Awareness is the Key

awareness and mindfulness

Awareness must be cultivated. No amount of discussion, reading, sitting in meditation or prayers will enlighten us. The traveller on the journey needs to walk with one-pointedness, mindfulness, ceaseless determination, awareness. The rest is Grace. 

There are as many paths as there are travellers. A master points the way. Ultimately, we travel alone. Alone, on the razors edge, between insanity and fear, beyond the five senses and the intellect. And when innermost wisdom is fully awakened, we are as the Buddha, the all enlightened one. He, who did not describe the state of enlightenment.

The masters say that there is nowhere to go. If so, why are we travelling? Maya is the primal substance of which nature is formed. One of its qualities is that it is form producing. Yet, while it creates form it also veils the truth. When the mind starts to identify with the form instead of the underlying reality, it experiences a diminishing of intuitive and intellectual capacities. The truth hides behind this veil. Maya is illusory but not an illusion. We have to go beyond the veil to discover that it is all here. There is nowhere to go.

Disequilibria

The sages saw three qualities (Gunas) in manifest Nature (Prakriti). Sattva the quality of truth, harmony and purity. Rajas, the tendency towards power, desire and energy. Tamas, the inclination towards inertia and stagnation. When the equilibrium of the Gunas was disturbed, the Godhead manifested the known universe. For those who seek to tread the Path, it is time for disequilibrium. Time to manifest in a different form and break out of our inertia. 

Clarity of Perception

If we seek to experience life joyfully without the sorrows that attachments bring, we need not disassociate ourselves from the world. We need only to practice to live in perfection. This implies living in the here and now so that each moment is experienced as unique. The only condition is that we first empty our mind. Letting go of all the junk that that is not serving us but just hanging around. We then create space for the learning to come.  

Sometimes we meet people on the way. Often they teach us something. The idea is to associate with those who enhance our sense of harmony and do not detract from it. One type of company energises, another detracts. As we walk along the path, we notice that we cling to some people out of habit even though they no longer energise. Drop them.

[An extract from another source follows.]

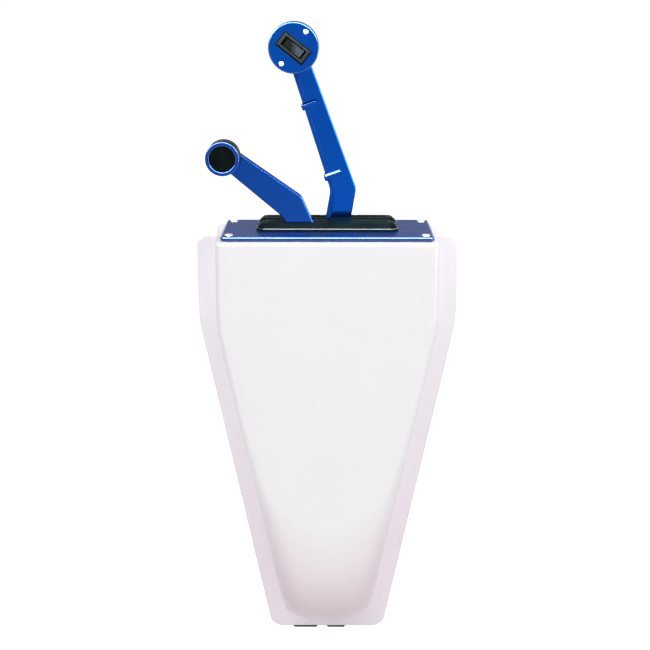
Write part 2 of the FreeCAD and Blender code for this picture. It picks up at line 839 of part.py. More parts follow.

Observation and thinking makes all unnecessary appendages and attachments fall off, be they people or thought processes. One only has to practice being detached and being a witness. Constant awareness practice brings clarity of perception and a sense of harmony and balance. 

awareness

Awareness & Visualising the Goal

To detach oneself from the desires of the senses, one must distance oneself from illusory objects and fancy. Withdrawal by itself is not enough and will lead to frustration and anger. Even as the sense objects lose their power over the man who practices restraint, yet desire remains in his heart and dies only when something higher than sense-life can be envisioned. Ultimately, nothing but the vision of the Unmanifest causes the burning out of desire. That is why one has to look at the yet unseen, centre one’s gaze upon the atman within, unseen though it may yet be.

The interactions remain, only the attachments fall away. We need to perfect ourselves and alter how we interact with the world. We must walk softly and create no ripples. Walk without leaving footprints, create no fresh karma. Discipline is all. The time before “awareness” will be preceded by intense effort.

To use the symbol of the chariot from the Bhagavad Gita, the horses of the senses are held back by the reins of the mind, but it is not intended that they should be unyoked from the chariot or that their movement be stopped altogether. The aim is to have the senses cease to assert their unique viewpoint at every moment.

Awareness & Mindfulness

The first lesson that the Buddha gave after his awakening was simplicity itself. Not to the learned, not to a group of monks, but to a small gathering of children. The children of Uruvela who had looked after him while he meditated in the forest and had become his friends. He did not describe the Great Awakening. He only spoke of the Path. He showed them how to eat a tangerine in awareness. “The path I have found is the path of living each hour of the day in awareness, mind and body each dwelling on the present moment. Practice awareness and you will deepen your understanding. With understanding, you will have hearts of love.”

Awareness of our Original Face

A finger points to the moon. The finger is not the moon. The sages and the masters point, as does the guru within. On the Way there will be immense suffering as the old self struggles to stop itself from dying. We kill a familiar friend, the only self we have known. As we traverse the path, we watch his suffering, but slay him we must. The body shudders as we watch it die. Sometimes friends and relations we have known surface to say hello. We must kill them as Ramakrishna killed Kali. We may have slain whole armies but there are those special one or two that we still cannot raise our swords to. 

What of this ego self? How will it die? What is this self anyway? The “self” is but a programmed and conditioned consciousness. Programmed by others. By teachers, parents, peers, society. Is there but one thought or realisation that we call truly our own? This is not the original mind. We have to seek and find our original face. We have taken the first step when we acknowledge “I do not know”. The last step before awareness too is “I do not know”. 

Meanwhile we walk. Awakened or otherwise.